Öte yandan bu satırlar yazılırken merkezi iktidar HDP’nin Iğdır, Siirt, Baykan, Kurtalan ve Altınova belediyelerine kayyum atadı ve halkın iradesini gasp etti. Dolayısıyla aslında yazının başlığındaki alegorik tını daha yazı yayınlanmadan kazınmış ve altı görünmüş oldu.
Sonuç
Yerel yönetimlerin yaptıkları yardımlar “paralel mekanizma” olarak görülüyor. Yani yerel yönetimlerle rekabete girmeye çalışan bir merkezi yönetim ancak ve ancak kendisini bu yönetimlerle ve onların yetkileriyle özdeşleştiriyor gibi. Kars’a yapılmaya çalışılan büyük müdahalenin bir ayağında muhtemelen bu var. Aynı şekilde İstanbul Büyükşehir Belediyesi’ne bağlı Halk Ekmeğin kapanma günlerinde KOVID yardımlaşması kapsamında yaptığı ekmek dağıtımına polis müdahale etti (sonrasında bu hamle gün içinde hızla geri alındı). Ankara Büyükşehir Belediyesi’nin anlaşmalı olarak çalıştığı Vakıfbank’taki kendi hesabı ise yardımların engellenmesi için bloke edildi. ABB de Vakıfbank ile olan anlaşmasını sonlandırdı.

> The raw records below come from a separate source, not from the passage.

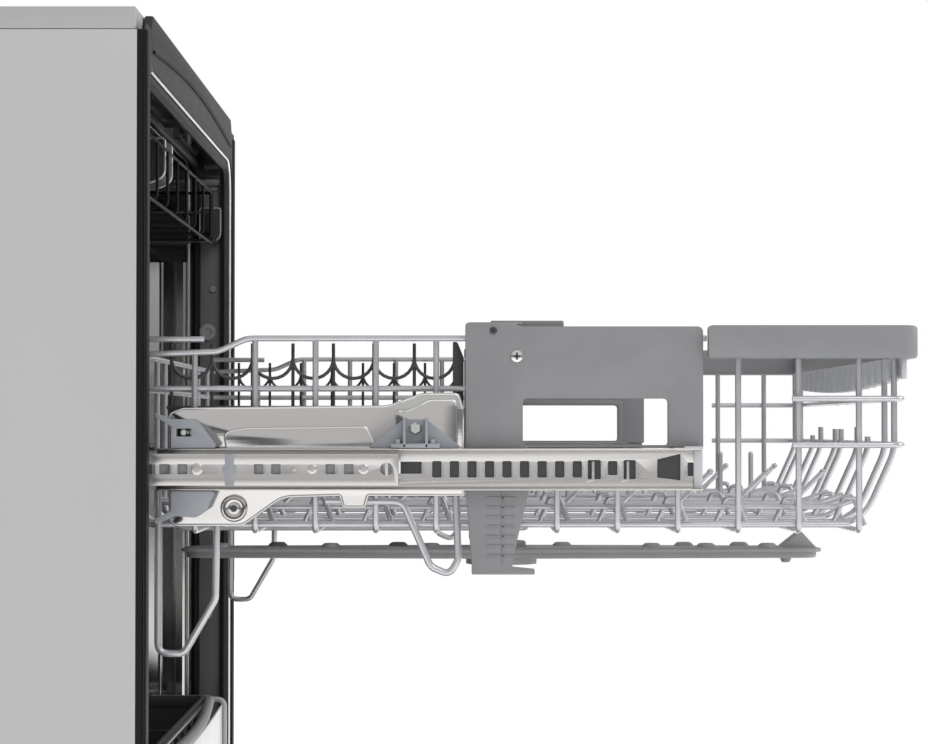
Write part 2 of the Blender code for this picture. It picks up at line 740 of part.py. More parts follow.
LEVER_ENDS = (-0.262, -0.215)
LEVER_HEIGHT = 0.024
LEVER_DROP = 0.0125          # its foot under the rack's rim
LEVER_THICK = 0.004


def make_adjusters():
    """Height adjusters: a moulded frame with a grip window on each side, and a press lever inside it."""
    back, front = ADJUSTER_BACK, ADJUSTER_FRONT
    low_top = RACK_RIM + ADJUSTER_RISE
    top = low_top + ADJUSTER_HUMP
    corner = 0.004
    sill = RAIL_Z + RAIL_HEIGHT / 2 + RAIL_CLEAR
    leg = back - ADJUSTER_LEG
    knee = RAIL_Z - RAIL_HEIGHT / 2
    foot = RACK_FLOOR - ADJUSTER_DROP
    outline = [(back, top - corner), (back - corner, top), (back - WINDOW_BACK + SHEET, top),
               (back - WINDOW_BACK - SHEET, low_top), (front, low_top), (front, sill - 0.002),
               (leg, sill - 0.002), (leg, knee), (leg - 0.003, foot), (back - corner, foot),
               (back - corner, foot + 0.007), (back, knee)]
    head = sill + WINDOW_HEIGHT
    window = [(back - WINDOW_BACK, sill), (front + WINDOW_FRONT, sill), (front + WINDOW_FRONT, head),
              (back - WINDOW_BACK, head)]
    middle = ADJUSTER_IN + ADJUSTER_THICK / 2
    lever_out = RACK_HALF - WIRE / 2 - 0.0007
    for side, sign in SIDES.items():
        mesh = plate_mesh(outline, ADJUSTER_THICK / 2, side_plane(sign * middle), [window])
        add_part(f"height_adjuster_{side}", mesh, grey_plastic)
        faces = sorted((sign * (lever_out - LEVER_THICK), sign * lever_out))
        foot = RACK_RIM - LEVER_DROP
        low = (faces[0], LEVER_ENDS[0], foot)
        high = (faces[1], LEVER_ENDS[1], foot + LEVER_HEIGHT)
        pivot = (sign * lever_out, (low[1] + high[1]) / 2, low[2])
        add_part(f"adjuster_lever_{side}", box_mesh(low, high), grey_plastic, pivot)


def make_side_plates():
    """Steel plates that carry the rack rails, with the plastic rail brackets above and below."""
    front, back = PLATE_ENDS
    rail_top = RAIL_Z + RAIL_HEIGHT / 2 + GAP
    rail_low = RAIL_Z - RAIL_HEIGHT / 2 - GAP
    top = rail_top + PLATE_RISE
    foot = rail_low - PLATE_DROP
    lobe = foot - PLATE_LOBE
    crest = top + PLATE_CREST
    outline = [(back, top), (front + 0.048, top), (front + 0.030, crest), (front + 0.006, crest),
               (front, top), (front, foot), (back - 0.070, foot), (back - 0.048, lobe), (back, lobe)]
    reach = RAIL_IN + 0.010
    for side, sign in SIDES.items():
        plane = side_plane(sign * (PLATE_IN + SHEET / 2))
        plate = add_part(f"side_plate_{side}", plate_mesh(outline, SHEET / 2, plane), stainless)
        faces = sorted((sign * (PLATE_IN + SHEET / 2), sign * reach))
        blocks = [(REAR_BRACKET, rail_top, top - 0.004), (REAR_BRACKET, lobe + 0.003, rail_low),
                  (FRONT_BRACKET, rail_top, top - 0.011)]
        for ends, low, high in blocks:
            join(plate, box_mesh((faces[0], ends[0], low), (faces[1], ends[1], high)))


def channel(near, far, height, opens_out):
    """Outline of a rail, as (distance from the middle, height)."""
    half = height / 2
    web = near if opens_out else far
    lip = far if opens_out else near
    wall = RAIL_WALL if opens_out else -RAIL_WALL
    return [(web, RAIL_Z - half), (lip, RAIL_Z - half), (lip, RAIL_Z - half + RAIL_WALL),
            (web + wall, RAIL_Z - half + RAIL_WALL), (web + wall, RAIL_Z + half - RAIL_WALL),
            (lip, RAIL_Z + half - RAIL_WALL), (lip, RAIL_Z + half), (web, RAIL_Z + half)]


def make_rail(name, outline, ends, sign):
    loop = [(sign * x, z) for x, z in outline]
    half = (ends[1] - ends[0]) / 2
    add_part(name, plate_mesh(loop, half, front_plane(ends[0] + half)), stainless)


def make_rails():
    """Telescopic rails: a rack member and a fixed member clasp the middle member between them."""
    rack = channel(RAIL_IN, RAIL_IN + RAIL_REACH, RAIL_HEIGHT, True)
    middle = channel(MID_IN, MID_OUT, MID_RAIL_HEIGHT, False)
    fixed = channel(FIXED_IN, FIXED_OUT, RAIL_HEIGHT, False)
    for side, sign in SIDES.items():
        make_rail(f"rack_rail_{side}", rack, RACK_RAIL, sign)
        make_rail(f"middle_rail_{side}", middle, MID_RAIL, sign)
        make_rail(f"fixed_rail_{side}", fixed, FIXED_RAIL, sign)


SHELF_AXIS_Z = RACK_RIM - 0.045
SHELF_HEIGHT = 0.043
SHELF_ENDS = (-0.198, -0.008)
SHELF_THICK = 0.003
SCALLOP_PITCH = 0.026
SCALLOP_WIDTH = 0.022
SCALLOP_DEPTH = 0.020


def make_cup_shelves():
    """Scalloped shelves that fold down from the rack's sides, behind the height adjusters."""
    x = RACK_HALF - WIRE / 2 - 0.003 - SHELF_THICK / 2
    top = SHELF_AXIS_Z + SHELF_HEIGHT
    scallops = int((SHELF_ENDS[1] - SHELF_ENDS[0]) / SCALLOP_PITCH)
    for side, sign in SIDES.items():
        pivot = (sign * x, (SHELF_ENDS[0] + SHELF_ENDS[1]) / 2, SHELF_AXIS_Z)
        low = (sign * x - SHELF_THICK / 2, SHELF_ENDS[0], SHELF_AXIS_Z)
        high = (sign * x + SHELF_THICK / 2, SHELF_ENDS[1], top)
        shelf = add_part(f"cup_shelf_{side}", box_mesh(low, high), dark_plastic, pivot)
        for step in range(scallops):
            y = SHELF_ENDS[0] + SCALLOP_PITCH * (step + 0.5)
            cut(shelf, box_mesh((sign * x - 0.01, y - SCALLOP_WIDTH / 2, top - SCALLOP_DEPTH),
                                (sign * x + 0.01, y + SCALLOP_WIDTH / 2, top + 0.01)))


def make_folding_tines():
    """A row of tines on one rod, which folds flat."""
    z = RACK_FLOOR + WIRE / 2 + 0.0035
    rod = path_mesh([(0, TINE_ENDS[0], z), (0, TINE_ENDS[1], z)], 0.002)
    row = add_part("folding_tines", rod, coated_wire, (0, 0, z))
    for step in range(9):
        y = TINE_ENDS[0] + 0.020 + TINE_PITCH * step
        join(row, path_mesh([(0, y, z), (0, y, z + TINE_HEIGHT)], 0.0017))


def blade(length, root, tip, thickness, centre):
    """A flat arm along Y, wider at its hub."""
    half = length / 2
    x, y, z = centre
    outline = [(x - root, y), *arc((x, y - half + tip), tip, 180, 360, 6),
               (x + root, y), *arc((x, y + half - tip), tip, 0, 180, 6)]
    return plate_mesh(outline, thickness / 2, level_plane(z))


def make_middle_arm():
    hub = 0.026
    low = ARM_Z - ARM_THICK / 2 - 0.0055
    top = ARM_Z + ARM_THICK / 2 + 0.0035
    arm = add_part("middle_spray_arm", blade(ARM_LENGTH, 0.030, 0.018, ARM_THICK, ARM_PIVOT), grey_plastic,
                   ARM_PIVOT)
    join(arm, rod_mesh((0, ARM_Y, low), (0, ARM_Y, top), hub, 24))
    cut(arm, rod_mesh((0, ARM_Y, low + 0.002), (0, ARM_Y, top + 0.01), 0.012 + FIT))


def make_rack_feed():
    """The duct under the rack's floor that carries water to the middle arm."""
    top = RACK_FLOOR - WIRE / 2 - GAP * 2
    low = ARM_Z + ARM_THICK / 2 + 0.0050
    duct = box_mesh((-0.016, ARM_Y - 0.020, low), (0.016, RACK_REAR + 0.001, top))
    feed = add_part("rack_feed_duct", duct, grey_plastic)
    join(feed, rod_mesh((0, ARM_Y, low + 0.002), (0, ARM_Y, ARM_Z - ARM_THICK / 2 - 0.003), 0.012))


# ---- lower rack

def make_lower_rack():
    rows = even_steps(LOWER_FRONT, LOWER_FRONT + LOWER_DEPTH, 9)
    columns = even_steps(-LOWER_HALF, LOWER_HALF, 6)
    lean = LOWER_RIM_HALF - LOWER_HALF
    middle = (LOWER_FLOOR + LOWER_RIM) / 2
    cage = basket_cage(columns, rows, LOWER_FLOOR, [(middle, lean / 2), (LOWER_RIM, lean)])
    rack = add_part("lower_rack", cage, coated_wire)
    make_wires(rack, WIRE)
    for sign in SIDES.values():
        for y in wheel_rows():
            faces = sorted((sign * (LOWER_HALF - 0.0015), sign * (LOWER_HALF + 0.0025)))
            low = (faces[0], y - 0.010, AXLE_Z - 0.008)
            join(rack, box_mesh(low, (faces[1], y + 0.010, LOWER_FLOOR + 0.001)))
            join(rack, rod_mesh((sign * LOWER_HALF, y, AXLE_Z),
                                (sign * (WHEEL_IN + WHEEL_WIDTH + 0.001), y, AXLE_Z), AXLE_RADIUS, 12))


def wheel_rows():
    return (LOWER_FRONT + 0.075, LOWER_FRONT + LOWER_DEPTH - 0.075)


def make_wheels():
    for row, y in zip(("front", "rear"), wheel_rows()):
        for side, sign in SIDES.items():
            inner = AXLE_RADIUS + FIT
            half = WHEEL_WIDTH / 2
            profile = [(inner, half), (WHEEL_RADIUS, half), (WHEEL_RADIUS, -half), (inner, -half),
                       (inner, half)]
            centre = (sign * (WHEEL_IN + half), y, AXLE_Z)
            wheel = turned(f"rack_wheel_{row}_{side}", profile, dark_plastic, centre, 24)
            wheel.rotation_euler = (0, math.radians(90), 0)


def make_cutlery_basket():
    """An open basket that hangs across the lower rack's front."""
    y = LOWER_FRONT + WIRE
    low = (-BASKET_WIDTH / 2, y, LOWER_RIM - BASKET_HEIGHT)
    high = (BASKET_WIDTH / 2, y + BASKET_DEPTH, LOWER_RIM + 0.005)
    basket = add_part("cutlery_basket", tray_mesh(low, high, (0, 0, 1)), dark_plastic)
    thicken(basket, 0.002)


def make_lower_arm():
    z = TUB_FLOOR + 0.034
    low = TUB_FLOOR + 0.016
    top = TUB_FLOOR + 0.041
    centre = (0, LOWER_ARM_Y, z)
    shape = blade(LOWER_ARM_LENGTH, 0.032, 0.020, 0.008, centre)
    arm = add_part("lower_spray_arm", shape, grey_plastic, centre)
    join(arm, rod_mesh((0, LOWER_ARM_Y, low), (0, LOWER_ARM_Y, top), 0.028, 24))
    cut(arm, rod_mesh((0, LOWER_ARM_Y, low - 0.01), (0, LOWER_ARM_Y, TUB_FLOOR + 0.0365), POST_RADIUS + FIT))


def make_top_arm():
    roof = TUB_TOP - GAP - 0.007
    z = roof - 0.009
    centre = (0, LOWER_ARM_Y, z)
    arm = add_part("top_spray_arm", blade(0.200, 0.018, 0.010, 0.005, centre), grey_plastic, centre)
    join(arm, rod_mesh((0, LOWER_ARM_Y, z - 0.005), (0, LOWER_ARM_Y, z + 0.006), 0.016, 20))
    cut(arm, rod_mesh((0, LOWER_ARM_Y, z - 0.0035), (0, LOWER_ARM_Y, z + 0.02), 0.008 + FIT))


# ---- third rack

def make_third_rack():
    rows = even_steps(TRAY_FRONT, TRAY_FRONT + TRAY_DEPTH, 6)
    edge = TRAY_HALF - 0.004
    columns = even_steps(-edge, edge, 6)
    cage = basket_cage(columns, rows, TRAY_FLOOR, [(TRAY_FLOOR + TRAY_HEIGHT, 0)])
    tray = add_part("third_rack", cage, coated_wire)
    make_wires(tray, WIRE)
    runners = []
    for sign in SIDES.values():
        faces = sorted((sign * (TRAY_HALF - 0.0033), sign * (TRAY_HALF + 0.010)))
        runners.append(box_mesh((faces[0], TRAY_FRONT + 0.012, THIRD_RAIL_Z - 0.005),
                                (faces[1], TRAY_FRONT + TRAY_DEPTH - 0.012, THIRD_RAIL_Z + 0.005)))
    join(tray, both(*runners))


def make_third_rails():
    """Channels high on the tub's walls that the third rack runs in."""
    near = TRAY_HALF + 0.0035
    far = TUB_HALF - GAP
    half = THIRD_RAIL_HEIGHT / 2
    wall = 0.002
    z = THIRD_RAIL_Z
    outline = [(far, z - half), (near, z - half), (near, z - half + wall), (far - wall, z - half + wall),
               (far - wall, z + half - wall), (near, z + half - wall), (near, z + half), (far, z + half)]
    for side, sign in SIDES.items():
        make_rail(f"third_rail_{side}", outline, (TRAY_FRONT - 0.004, TRAY_FRONT + TRAY_DEPTH - 0.014), sign)


def main():
    make_feet()
    make_base_pan()
    make_side_panels()
    make_top_panel()
    make_rear_panel()
    make_front_frame()
    make_hinge_brackets()
    make_tub()
    make_gasket()
    make_latch_strike()
    make_sump()
    make_filter_cup()
    make_pumps()
    make_feed_pipe()
    make_door_panels()
    make_control_strip()
    make_handle()
    make_dispenser()
    make_upper_rack()
    make_front_trim()
    make_adjusters()
    make_side_plates()
    make_rails()
    make_cup_shelves()
    make_folding_tines()
    make_middle_arm()
    make_rack_feed()
    make_lower_rack()
    make_wheels()
    make_cutlery_basket()
    make_lower_arm()
    make_top_arm()
    make_third_rack()
    make_third_rails()


clear_scene()
parts = new_collection("built_in_dishwasher", bpy.context.scene.collection)
guides = new_collection("cutters_and_guides", bpy.context.scene.collection)
flange_plane = bpy.data.objects.new("flange_plane", None)
flange_plane.location = (0, FLANGE_Y, 0)
parts.objects.link(flange_plane)
main()
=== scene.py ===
"""The built-in dishwasher's looks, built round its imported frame. Metres, +Z up, front towards -Y."""
import math
from collections import namedtuple
import bmesh
import bpy
from mathutils import Matrix, Vector


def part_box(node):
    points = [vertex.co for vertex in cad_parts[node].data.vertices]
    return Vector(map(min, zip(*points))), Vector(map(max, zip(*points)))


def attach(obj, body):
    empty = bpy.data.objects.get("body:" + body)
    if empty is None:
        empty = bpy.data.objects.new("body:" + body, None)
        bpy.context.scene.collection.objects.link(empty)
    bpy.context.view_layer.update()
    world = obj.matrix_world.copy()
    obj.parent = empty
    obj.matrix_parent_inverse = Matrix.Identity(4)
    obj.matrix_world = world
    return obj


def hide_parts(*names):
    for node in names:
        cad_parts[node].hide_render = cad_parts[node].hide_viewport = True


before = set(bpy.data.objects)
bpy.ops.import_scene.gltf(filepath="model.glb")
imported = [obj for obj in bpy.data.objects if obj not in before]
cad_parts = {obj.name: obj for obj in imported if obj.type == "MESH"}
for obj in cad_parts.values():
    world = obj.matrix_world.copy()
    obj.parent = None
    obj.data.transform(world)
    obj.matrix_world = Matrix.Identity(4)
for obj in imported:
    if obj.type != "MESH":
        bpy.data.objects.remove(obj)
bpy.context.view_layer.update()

Place = namedtuple("Place", "x y z")


def lowest(node):
    return Vector(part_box(node)[0])


def highest(node):
    return Vector(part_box(node)[1])


def ends(node):
    """A node's lowest and highest corner, with Y measured from the tub's front flange."""
    return [Place(corner.x, corner.y - FLANGE, corner.z) for corner in map(Vector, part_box(node))]


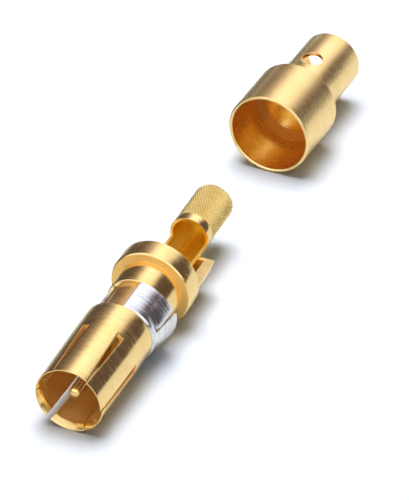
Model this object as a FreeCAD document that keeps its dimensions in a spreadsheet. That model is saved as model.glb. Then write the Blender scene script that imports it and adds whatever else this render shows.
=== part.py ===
"""Coaxial socket contact with its crimp ferrule, lying on a table.

The contact is turned along its own x axis: mouth at x = 0, cable end at +x.
It comes to rest on the rim of its mouth and on its flange. The stepped crimp
ferrule is taken off and lies behind it on its bell. Lengths are in millimetres
and angles in degrees, and angles round the axis run from +y towards +z.
"""
import FreeCAD, Part
import math
import os
import re
import Sketcher

OUT = "parts"

SIZES = [
    # slotted socket sleeve
    ("mouth_diameter", 5.9),
    ("sleeve_diameter", 6.0),
    ("sleeve_wall", 0.4),
    ("sleeve_length", 9.4),
    ("finger_length", 6.6),
    ("cavity_floor", 1.0),
    ("rim_land", 0.1),
    ("lead_in_depth", 0.55),
    ("slot_count", 6),
    ("slot_length", 6.2),
    ("slot_mouth_width", 0.16),
    ("slot_root_width", 0.62),
    ("slot_turn", -25.0),
    # clip groove, barrel and flange
    ("groove_width", 3.6),
    ("groove_diameter", 4.6),
    ("barrel_diameter", 5.4),
    ("barrel_length", 2.6),
    ("flange_diameter", 7.0),
    ("flange_width", 2.0),
    ("edge_break", 0.12),
    # rear shroud, cable window and crimp tube
    ("shroud_diameter", 6.3),
    ("shroud_length", 4.1),
    ("shroud_taper_length", 1.0),
    ("shroud_tip_diameter", 6.16),
    ("shroud_end_wall", 0.4),
    ("recess_diameter", 4.3),
    ("window_length", 5.9),
    ("window_drop", 0.4),
    ("band_diameter", 3.44),
    ("band_length", 0.9),
    ("knurl_root_diameter", 3.12),
    ("knurl_length", 4.5),
    ("trough_bore_diameter", 2.9),
    ("tube_bore_diameter", 2.56),
    # insulator and centre pin
    ("insulator_diameter", 3.7),
    ("insulator_land", 1.2),
    ("seat_clearance", 0.02),
    ("pin_diameter", 1.0),
    ("pin_recess", 0.85),
    ("pin_tip_radius", 0.45),
    ("pin_shoulder_diameter", 1.4),
    ("pin_shoulder_length", 5.2),
    ("pin_tail_diameter", 1.24),
    ("pin_tail_length", 3.6),
    ("cup_diameter", 0.86),
    ("cup_depth", 1.9),
    # retaining clip
    ("clip_end_play", 0.05),
    ("clip_diameter", 5.68),
    ("clip_thickness", 0.24),
    ("clip_bevel", 0.16),
    ("clip_gap_angle", 57.0),
    ("clip_turn", -25.0),
    ("clip_collar_length", 0.6),
    ("tine_start_angle", 195.0),
    ("tine_angle", 66.0),
    ("tine_slit_angle", 4.0),
    ("tine_flare", 0.46),
    ("cross_slit_width", 0.1),
    ("cross_slit_angle", 28.0),
    ("clip_sag", 0.04),
    ("clip_shift", 0.26),
    # crimp ferrule
    ("bell_diameter", 7.45),
    ("bell_length", 6.05),
    ("bell_bore_diameter", 6.8),
    ("bell_bore_depth", 4.7),
    ("bell_mouth_break", 0.1),
    ("bell_shoulder_break", 0.22),
    ("crimp_sleeve_diameter", 5.25),
    ("crimp_sleeve_length", 7.45),
    ("crimp_sleeve_bore_diameter", 4.6),
    ("crimp_sleeve_edge", 0.25),
    ("sight_hole_diameter", 1.9),
    ("sight_hole_offset", 2.9),
    # how the ferrule lies behind the contact
    ("ferrule_distance", 40.0),
    ("ferrule_side_step", -0.11),
    ("ferrule_yaw", -1.83),
]

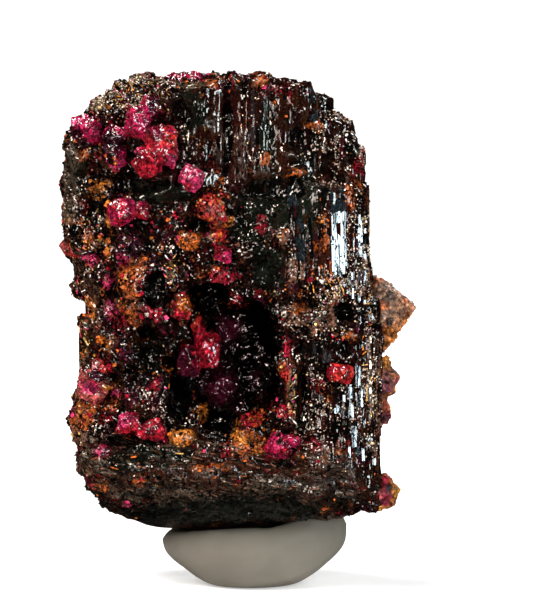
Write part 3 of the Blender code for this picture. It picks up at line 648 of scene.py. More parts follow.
def layered_facets(points, *layers):
    """Facets of several sizes together. Each layer is a size, a strength and a seed."""
    return sum(facets(points, size, seed) * strength for size, strength, seed in layers)


def cell_choice(points, size, seed=0.0):
    """A number between 0 and 1 that is the same all over one cell."""
    return np.array([cell_numbers(p)[1].y for p in points / size + seed])


def around(points):
    """How far round the crystal each point lies, in millimetres."""
    return np.arctan2(points[:, 1] - AXIS_Y, points[:, 0] - AXIS_X) * GIRTH


def grown_share(points):
    """1 on the striated prism faces, 0 on the broken front."""
    x, y, z = points.T
    wobble = wander(points, 2.2, 5.0) * 0.9
    high = z + wobble
    barrels = smooth_step(*BARRELS_LEFT, x + wobble * 0.5) * smooth_step(*BARRELS_FOOT, high)
    barrels *= 1 - 0.9 * smooth_step(*BREAK_FOOT, high) * smooth_step(*BREAK_TOP, high) * (x < BREAK_RIGHT)
    crown = smooth_step(*CROWN_LEFT, x) * smooth_step(*CROWN_FOOT, high)
    block = 0.8 * smooth_step(*BLOCK_LEFT, x) * smooth_step(*BLOCK_RIGHT, x) * smooth_step(*BLOCK_FOOT, z)
    side = smooth_step(*SIDE_LEFT, x) * smooth_step(*SIDE_FOOT, z)
    back = smooth_step(*BACK_FRONT, y) * smooth_step(*BACK_FOOT, z)
    top = 1 - smooth_step(*BROKEN_TOP, z)
    return np.maximum.reduce([barrels, crown, block, side, back]) * np.clip(top + 0.3, 0, 1)


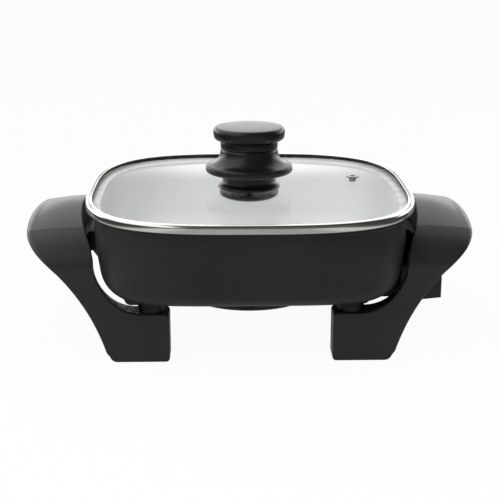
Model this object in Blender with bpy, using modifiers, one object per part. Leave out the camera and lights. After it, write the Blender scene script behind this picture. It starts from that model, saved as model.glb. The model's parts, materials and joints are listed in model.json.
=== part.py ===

İktidarın iki korkusu var; birincisi büyükşehir belediyelerinden başkanlığa yürüyen bir patika, bir örüntü hakikaten mümkün olabilir. İkincisi ise yardımları sadece kendilerinin yaptığı, bunun çok ilginç, çok etkileyici bir şey gibi göründüğü eski güzel günler hala hatırlarda. İktidarın bağışıklığı düştükçe bu geçmişe saplanıp kalma hali daha fazla belirginleşiyor. Yerel yönetim meselesi AKP için kurucu bir öneme sahip ve kodları hala oralarda aslında. CHP ise bunu yeni yeni keşfediyor. AKP’nin uzun süreli ittifakı olan ve bürokraside ciddi destek sunan Gülen cemaatinin tasfiyesi ile o alanda oluşan boşluk 90’ların karanlık güçlerince hızla dolduruldu. Mehmet Ağar halen görünmez gibi olsa da Alâaddin Çakıcı ve Sedat Peker’in görünürlüğü, 17 Nisan tarihli af yasası derken, silah külah işlerinin artması da cabası. Yukarıda anlatılan saldırılar ile doğrudan bağlantısı var mıdır bilinmez ama paradigma açısından uyumlu. Bu bürokrasi ayağının kaybıyla AKP yerelci kodlarına her zamankinden fazla sarıldı belki de. Bu nedenle, koca ülkeyi en iyi bildikleri şekilde, bir büyükşehir belediyesi gibi yönetiyorlar.